Regardless, more than half, possibly 80 percent of all employers used incentives last year, according to three major surveys. But not all employers respond to these surveys.  Nor do the surveys tell us how many and what kind of programs use ‘carrots’ or ‘sticks’, or how high rewards and penalties are.  Few programs have been evaluated, and even fewer evaluations are published, with an overrepresentation of large employer studies and an underrepresentation of negative findings.

Current knowledge about practice and best practice is therefore patchy, and the Final Rules expressly do not require that programs conform to clinical guidelines or national standards to ensure quality. Consequently, employees may lose out on the most effective programs, and worse, may needlessly be exposed to poor or perhaps harmful or unfair designs.  The 2006 regulations’ concern that incentives above 20 percent might unduly penalize some employees triggered no response.

Building The Evidence Base

On medical, economic and ethical grounds, we need to know more about the effects of wellness programs. We need evidence-based wellness incentives.

Commentaries on the Rules submitted during the consultation period by major stakeholders agree. The American Public Health Association is concerned about real or perceived discrimination and encourages the government to track and evaluate incentives that require meeting a target. The American Cancer Society Cancer Action Network and the American Heart Association recommend that the Department of Health and Human Services evaluate programs’ effectiveness and provide examples of successful models.  The American College of Physicians highlights proposals for grants to be established to evaluate programs. The Health Enhancement Research Organization equally encourages more evaluations on effectiveness, as does the National Business Coalition for Health, which additionally emphasizes the need to share data freely and make it publicly available.
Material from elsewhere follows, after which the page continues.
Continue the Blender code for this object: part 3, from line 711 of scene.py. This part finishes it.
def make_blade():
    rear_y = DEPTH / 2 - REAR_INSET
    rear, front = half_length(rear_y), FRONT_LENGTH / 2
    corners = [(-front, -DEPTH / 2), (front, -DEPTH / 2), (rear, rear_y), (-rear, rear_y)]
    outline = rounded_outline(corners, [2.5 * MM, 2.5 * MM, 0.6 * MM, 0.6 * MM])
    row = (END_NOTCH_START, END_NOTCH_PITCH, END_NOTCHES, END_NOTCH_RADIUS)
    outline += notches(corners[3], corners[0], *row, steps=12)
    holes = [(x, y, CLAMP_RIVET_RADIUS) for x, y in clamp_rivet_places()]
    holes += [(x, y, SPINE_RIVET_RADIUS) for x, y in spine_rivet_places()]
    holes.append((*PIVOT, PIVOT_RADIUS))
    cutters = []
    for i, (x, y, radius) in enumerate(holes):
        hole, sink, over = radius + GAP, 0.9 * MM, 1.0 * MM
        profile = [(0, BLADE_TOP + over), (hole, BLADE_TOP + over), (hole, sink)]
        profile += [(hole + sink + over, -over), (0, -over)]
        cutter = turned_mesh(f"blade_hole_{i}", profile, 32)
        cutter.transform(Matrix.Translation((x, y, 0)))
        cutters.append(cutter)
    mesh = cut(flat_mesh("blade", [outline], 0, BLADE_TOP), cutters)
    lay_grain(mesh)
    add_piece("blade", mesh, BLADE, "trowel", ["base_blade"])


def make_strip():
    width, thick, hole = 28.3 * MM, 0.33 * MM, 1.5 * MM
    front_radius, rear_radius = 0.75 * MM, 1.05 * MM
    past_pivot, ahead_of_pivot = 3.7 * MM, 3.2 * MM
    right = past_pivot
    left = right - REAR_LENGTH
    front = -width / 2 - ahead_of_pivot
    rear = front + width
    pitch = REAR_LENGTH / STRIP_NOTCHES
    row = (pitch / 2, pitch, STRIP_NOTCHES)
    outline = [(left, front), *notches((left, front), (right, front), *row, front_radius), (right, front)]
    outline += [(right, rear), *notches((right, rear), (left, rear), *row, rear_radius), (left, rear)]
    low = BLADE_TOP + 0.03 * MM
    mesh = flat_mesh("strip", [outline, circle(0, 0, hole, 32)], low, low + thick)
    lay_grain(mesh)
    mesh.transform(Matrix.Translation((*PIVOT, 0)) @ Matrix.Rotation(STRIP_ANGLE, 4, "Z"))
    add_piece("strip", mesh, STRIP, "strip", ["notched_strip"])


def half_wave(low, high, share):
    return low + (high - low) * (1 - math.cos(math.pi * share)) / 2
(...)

While these laudable recommendations require a range of policy responses, two key steps can help make significant progress in the right direction.
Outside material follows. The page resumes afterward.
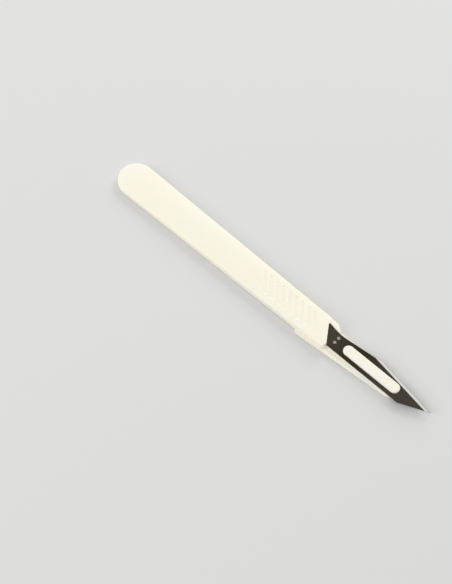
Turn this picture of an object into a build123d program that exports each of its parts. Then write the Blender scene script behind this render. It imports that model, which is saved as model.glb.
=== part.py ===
from build123d import *
from math import radians, sqrt, tan
import os

# Disposable scalpel: a moulded handle with a steel blade held on its front face.
# X runs from the butt to the blade's point, the cutting side is +Y and the spine side -Y,
# and the flat back lies on Z = 0. The origin is under the middle of the whole length.
# All lengths are in millimetres and all angles in degrees.

# Blade, measured along X from the rear corner of its heel before that is rounded, and across
# from the slot's middle
blade_length = 52.0
blade_thickness = 0.4
spine_offset = 3.72
heel_offset = 4.06
heel_slant = 5.4
heel_corner_radius = 0.4
waist_from_heel = 10.0
waist_offset = 3.42
belly_from_heel = 27.85
belly_offset = 5.4
point_offset = 1.62
clip_length = 12.0
slot_from_heel = 11.5
slot_to_point = 14.6
slot_width = 3.6

# Edge, ground on both faces and honed more steeply along its outer part
grind_width = 1.45
hone_width = 0.55
hone_thickness = 0.22
edge_land = 0.02

# Handle body
butt_to_heel = 107.6
butt_radius = 7.65
neck_half_width = 5.8
neck_from_heel = 8.0
butt_thickness = 3.0
neck_thickness = 3.9
crown_radius = 60.0
front_edge_radius = 0.5
back_edge_radius = 0.7
shoulder_corner_radius = 1.0

# Cheek, the corner of the body that wraps the cutting side of the heel and falls towards the tip
cheek_from_heel = 3.4
cheek_length = 2.7
cheek_corner_radius = 1.0
cheek_slope = 12.0

# Seat, the thinner plate under the blade, with a lower ledge on the spine side
seat_height = 2.0
seat_edge_radius = 0.25
seat_edge_offset = 4.1
seat_tip_offset = 4.0
seat_margin = 0.2
seat_spine_corner_radius = 4.2
seat_edge_corner_radius = 3.6
flare_before_heel = 7.1
flare_offset = 7.55
flare_corner_radius = 0.8
ledge_step = 0.4
ledge_angle = 10.0

# Boss through the slot, its head flattened over the blade
boss_clearance = 0.05
boss_lip = 0.4
head_height = 0.65
head_edge_radius = 0.5
pocket_clearance = 0.1

# Slanted grip flutes, and the round gate dimple on the back
flute_count = 9
flute_from_butt = 78.5
flute_pitch = 3.24
flute_slant = 49.0
flute_length = 11.6
flute_radius = 1.2
flute_depth = 0.35
back_flutes_left_out = 2
gate_from_butt = 81.7
gate_radius = 0.9
gate_depth = 0.4

# Places along X, the slot between its two ends, and levels
butt_x = -(butt_to_heel + blade_length) / 2
heel_x = butt_x + butt_to_heel
point_x = heel_x + blade_length
slot_length = blade_length - slot_from_heel - slot_to_point
slot_x = heel_x + slot_from_heel + slot_length / 2
neck_x = heel_x + neck_from_heel
shoulder_end_x = heel_x + heel_slant - pocket_clearance
cheek_x = heel_x + cheek_from_heel
flare_x = heel_x - flare_before_heel
seat_rear_x = flare_x - (flare_offset - seat_edge_offset)
seat_end_x = slot_x + slot_length / 2 + boss_lip + seat_margin
blade_top = seat_height + blade_thickness


def slot_outline(level, margin):
    """Outline of the blade's slot at a level, widened all round by a margin."""
    with BuildSketch(Plane.XY.offset(level)) as outline:
        with Locations((slot_x, 0)):
            SlotOverall(slot_length + 2 * margin, slot_width + 2 * margin)
    return outline.sketch


def body_side(x):
    """Distance of the tapered body's sides from the centre line."""
    along = (x - butt_x - butt_radius) / (neck_x - butt_x - butt_radius)
    return butt_radius + along * (neck_half_width - butt_radius)


def front_height(x):
    """Height of the front face along its middle, which rises steadily from the butt to the neck."""
    return butt_thickness + (x - butt_x) / (neck_x - butt_x) * (neck_thickness - butt_thickness)


def crown_fall(distance):
    """How far the crowned front face falls at a distance from its middle."""
    return crown_radius - sqrt(crown_radius**2 - distance**2)


# Flat outline of the blade
belly = Vector(heel_x + belly_from_heel, belly_offset)
point = Vector(point_x, point_offset)
heel_corner = Vector(heel_x, heel_offset)
heel_end = Vector(heel_x + heel_slant, -spine_offset)

with BuildSketch(Plane.XY.offset(seat_height)) as blade_plan:
    with BuildLine():
        back_of_belly = Line(belly, (heel_x + waist_from_heel, waist_offset))
        TangentArc(back_of_belly @ 1, heel_corner, tangent=back_of_belly % 1)
        Polyline(heel_corner, heel_end, (point_x - clip_length, -spine_offset), point, belly)
    make_face()
    fillet(blade_plan.vertices().sort_by_distance(heel_corner)[0], radius=heel_corner_radius)

# Blade: the slotted outline, then both faces ground down to the straight edge
blade_slot = slot_outline(seat_height, 0)
edge_level = seat_height + blade_thickness / 2
to_edge_level = Vector(0, 0, edge_level)
edge_line = Edge.make_line(belly + to_edge_level, point + to_edge_level)
across_edge = Plane(edge_line @ 0, x_dir=(edge_line % 0).cross(Vector(0, 0, 1)), z_dir=edge_line % 0)
grind_slope = (blade_thickness - hone_thickness) / 2 / (grind_width - hone_width)
far_side_height = hone_thickness / 2 + grind_slope * (blade_length - hone_width)

with BuildPart() as blade:
    extrude(blade_plan.sketch, amount=blade_thickness)
    extrude(blade_slot, amount=blade_thickness, mode=Mode.SUBTRACT)
    with BuildSketch(across_edge):
        with BuildLine():
            Polyline(
                (0, 0),
                (0, edge_land / 2),
                (hone_width, hone_thickness / 2),
                (blade_length, far_side_height),
                (blade_length, 0),
                close=True,
            )
        make_face()
        mirror(about=Plane.XZ)
    extrude(amount=blade_length, both=True, mode=Mode.INTERSECT)
blade.part.label = "blade"

# Cutter for one grip flute, a bar with round ends laid along X
with BuildPart() as flute_cutter:
    bar_half_length = flute_length / 2 - flute_radius
    Cylinder(flute_radius, 2 * bar_half_length, rotation=(0, 90, 0))
    with Locations((-bar_half_length, 0, 0), (bar_half_length, 0, 0)):
        Sphere(flute_radius)

# Space above the crowned front face, and above the cheek where it slopes away from the shoulder.
# The slope starts level with the face, just inside the rounded corner of the heel.
front_reach = butt_radius + 1.0
crown_drop = crown_fall(front_reach)
front_ridge = Edge.make_line((butt_x, 0, butt_thickness), (neck_x, 0, neck_thickness))
across_front = Plane(front_ridge @ 0, x_dir=(0, 1, 0), z_dir=front_ridge % 0)
shoulder_run = (heel_end - heel_corner).normalized()
crease_start = heel_corner + shoulder_run * 3 * heel_corner_radius
crease_start += Vector(0, 0, front_height(crease_start.X) - crown_fall(crease_start.Y))
across_shoulder = Plane(crease_start, x_dir=Vector(0, 0, 1).cross(shoulder_run), z_dir=shoulder_run)
cheek_reach = neck_from_heel + front_reach
cheek_fall = tan(radians(cheek_slope)) * cheek_reach

with BuildPart() as above_front:
    with BuildSketch(across_front):
        with BuildLine():
            crown = ThreePointArc((-front_reach, -crown_drop), (0, 0), (front_reach, -crown_drop))
            Polyline(
                crown @ 1, (front_reach, neck_thickness), (-front_reach, neck_thickness), crown @ 0
            )
        make_face()
    extrude(amount=front_ridge.length + front_reach)
    extrude(above_front.faces().sort_by(Axis.X)[0], amount=front_reach)
    with BuildSketch(across_shoulder):
        with BuildLine():
            Polyline(
                (0, 0),
                (cheek_reach, -cheek_fall),
                (cheek_reach, neck_thickness),
                (0, neck_thickness),
                close=True,
            )
        make_face()
    extrude(amount=2 * front_reach, both=True)

# Body: the tapered grip with its round butt, cut back in front to take the blade's heel.
# The front edges that reach the heel's corner stay sharp, and all the others are rounded.
pocket_plan = offset(blade_plan.sketch, amount=pocket_clearance)
shoulder_corner = Vector(shoulder_end_x, -body_side(shoulder_end_x))
cheek_start = Vector(cheek_x, body_side(cheek_x))
cheek_end = Vector(cheek_x + cheek_length, seat_edge_offset)
cheek_root = heel_offset + pocket_clearance + back_edge_radius
edges_at_heel = 5

with BuildPart() as body:
    with BuildSketch() as body_plan:
        with Locations((butt_x + butt_radius, 0)):
            Circle(butt_radius)
        with BuildLine():
            Line((neck_x, -neck_half_width), (neck_x, neck_half_width))
        make_hull()
        with BuildLine():
            Polyline(
                cheek_end,
                cheek_start * 2 - cheek_end,
                (neck_x + front_reach, front_reach),
                (neck_x + front_reach, -front_reach),
                (shoulder_end_x, -front_reach),
                (shoulder_end_x, -spine_offset),
                close=True,
            )
        make_face(mode=Mode.SUBTRACT)
        for corner, corner_radius in (
            (cheek_start, cheek_corner_radius),
            (shoulder_corner, shoulder_corner_radius),
        ):
            fillet(body_plan.vertices().sort_by_distance(corner)[0], radius=corner_radius)
    extrude(amount=neck_thickness + crown_drop)
    fillet(body.edges().group_by(Axis.Z)[0], radius=back_edge_radius)
    extrude(pocket_plan, amount=2 * neck_thickness, both=True, mode=Mode.SUBTRACT)
    add(above_front.part, mode=Mode.SUBTRACT)
    front_edges = body.edges(Select.LAST).filter_by(Axis.Z, reverse=True)
    fillet(front_edges.sort_by_distance(crease_start)[edges_at_heel:], radius=front_edge_radius)

# Handle: the seat plate with its ledge, joined to the body, then the boss and the grip
ledge_start = -(spine_offset + pocket_clearance)
ledge_end = -(flare_offset + 1.0)
ledge_level = seat_height - ledge_step
ledge_fall = tan(radians(ledge_angle)) * (ledge_start - ledge_end)
boss_stem = slot_outline(seat_height, -boss_clearance)
boss_head = slot_outline(blade_top, boss_lip)

with BuildPart() as handle:
    with BuildSketch() as seat_plan:
        with BuildLine():
            Polyline(
                (seat_rear_x, cheek_root),
                (seat_rear_x, -seat_edge_offset),
                (flare_x, -flare_offset),
                (seat_end_x, -seat_tip_offset),
                (seat_end_x, seat_edge_offset),
                cheek_end,
                (cheek_x, cheek_root),
                close=True,
            )
        make_face()
        for corner, corner_radius in (
            ((flare_x, -flare_offset), flare_corner_radius),
            ((seat_end_x, -seat_tip_offset), seat_spine_corner_radius),
            ((seat_end_x, seat_edge_offset), seat_edge_corner_radius),
        ):
            fillet(seat_plan.vertices().sort_by_distance(corner)[0], radius=corner_radius)
    extrude(amount=seat_height)
    fillet(handle.edges().group_by(Axis.Z)[-1], radius=seat_edge_radius)
    with BuildSketch(Plane.YZ.offset(seat_rear_x)):
        with BuildLine():
            Polyline(
                (ledge_start, ledge_level),
                (ledge_end, ledge_level - ledge_fall),
                (ledge_end, blade_top),
                (ledge_start, blade_top),
                close=True,
            )
        make_face()
    extrude(amount=seat_end_x - seat_rear_x, mode=Mode.SUBTRACT)
    fillet(handle.edges().group_by(Axis.Z)[0], radius=back_edge_radius)
    add(body.part)
    extrude(boss_stem, amount=blade_thickness)
    extrude(boss_head, amount=head_height)
    fillet(handle.edges(Select.LAST).group_by(Axis.Z)[-1], radius=head_edge_radius)

    flute_x = [butt_x + flute_from_butt + turn * flute_pitch for turn in range(flute_count)]
    flute_lift = flute_radius - flute_depth
    front_flutes = [(x, 0, front_height(x) + flute_lift) for x in flute_x]
    back_flutes = [(x, 0, -flute_lift) for x in flute_x[back_flutes_left_out:]]
    for place in front_flutes + back_flutes:
        with Locations(Location(place, (0, 0, -flute_slant))):
            add(flute_cutter.part, mode=Mode.SUBTRACT)
    with BuildSketch():
        with Locations((butt_x + gate_from_butt, 0)):
            Circle(gate_radius)
    extrude(amount=gate_depth, mode=Mode.SUBTRACT)
handle.part.label = "handle"

os.makedirs("parts", exist_ok=True)
for piece in (handle, blade):
    export_step(piece.part, f"parts/{piece.part.label}.step")
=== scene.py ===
import bpy
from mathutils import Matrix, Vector


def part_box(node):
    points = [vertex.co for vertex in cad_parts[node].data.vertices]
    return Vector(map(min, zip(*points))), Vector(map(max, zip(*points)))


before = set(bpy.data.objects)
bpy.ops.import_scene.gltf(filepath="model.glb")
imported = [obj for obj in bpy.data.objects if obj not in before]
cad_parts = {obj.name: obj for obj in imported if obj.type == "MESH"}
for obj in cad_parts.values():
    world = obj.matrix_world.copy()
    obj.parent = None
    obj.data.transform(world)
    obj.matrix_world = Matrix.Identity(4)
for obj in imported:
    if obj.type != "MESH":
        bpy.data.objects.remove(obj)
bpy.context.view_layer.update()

# Lengths are in metres. X runs from the butt to the blade's point, +Y is the cutting side,
# and the flat back lies on Z = 0.
MM = 0.001

# Straight cutting edge, from the belly to the point, and the widths ground along it
point_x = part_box("blade")[1][0]
heel_x = point_x - 52.0 * MM
edge_belly = Vector((heel_x + 27.85 * MM, 5.4 * MM, 0))
edge_point = Vector((point_x, 1.62 * MM, 0))
grind_width = 1.45 * MM
hone_width = 0.55 * MM

# Painted reflection on the flats, darkest halfway along the boss
dark_reflection_middle = heel_x + 17.0 * MM
dark_reflection_reach = 15.0 * MM

# Etched mark between the heel and the boss: two small lozenges side by side across the blade
mark_centre = Vector((heel_x + 7.0 * MM, 0.35 * MM, 0))
lozenge_spacing = 2.3 * MM
lozenge_half_diagonal = 0.8 * MM

# Photograph's view of the scalpel
camera_place = (0.16477, -0.19853, 0.46147)
camera_target = (-0.01267, -0.01035, -0.0046)
camera_lens = 83.9

# Even white light from all round the scalpel
studio_glow = 0.668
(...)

A public registry.  First, the relevant federal departments should establish a central public registry in which all employers should enter basic features of all offered wellness programs. The CDC’s Healthier Worksite Initiative would be a fitting location.  The data would be the same that employers provide to their employees with minimal data protection issues and administrative burden. Data should include the kind of incentivized behavior; the size of the reward or penalty; the availability of support and ethically relevant alternative standards (emphasized in the Final Rules); and whether programs are evaluated. Accreditation systems such as the NCQA’s Wellness & Health Promotion Program should require employers’ cooperation in entering information into the registry and keeping it up to date.
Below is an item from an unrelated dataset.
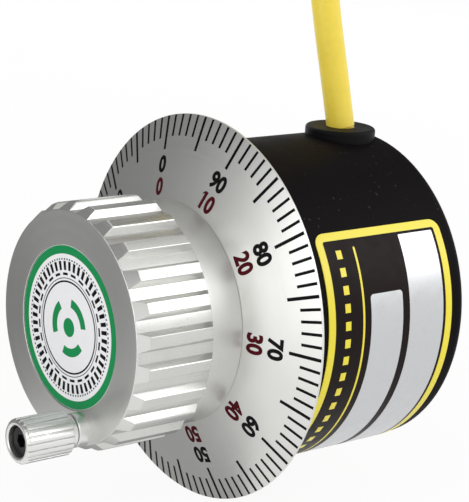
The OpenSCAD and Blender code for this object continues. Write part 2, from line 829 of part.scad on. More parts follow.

A registry increases transparency and accountability. Trends can be monitored, and regulators can incentivize evaluations of certain programs, for example those that affect particularly large numbers of employees.  As a clearinghouse, a registry can connect academic researchers, journalists, or other employers interested in learning from particular programs.  Voluntary information on other relevant features (eg: participation and completion rates) could also enable further analysis; showcase and reward excellence; and enable feedback to employers from an unparalleled and fully representative dataset.

The NIH clinical trials database.  Second, all programs taking the form of trials should be listed in the NIH’s clinical trials database and include all findings (positive as well as negative). Findings should also be linked with the central registry, so that employers entering a new program receive alerts to avoid poor designs and improve on effective ones.

Wellness incentives hold considerable potential to improve health. Yet, we know little about which designs are the most or least effective nor about how widespread which types of programs are. The newly increased levels are likely to spur considerable experimentation by employers.  More is needed to move towards fully evidence-based wellness programs that set out here, but the above steps can help make significant progress towards effective and fair wellness incentives.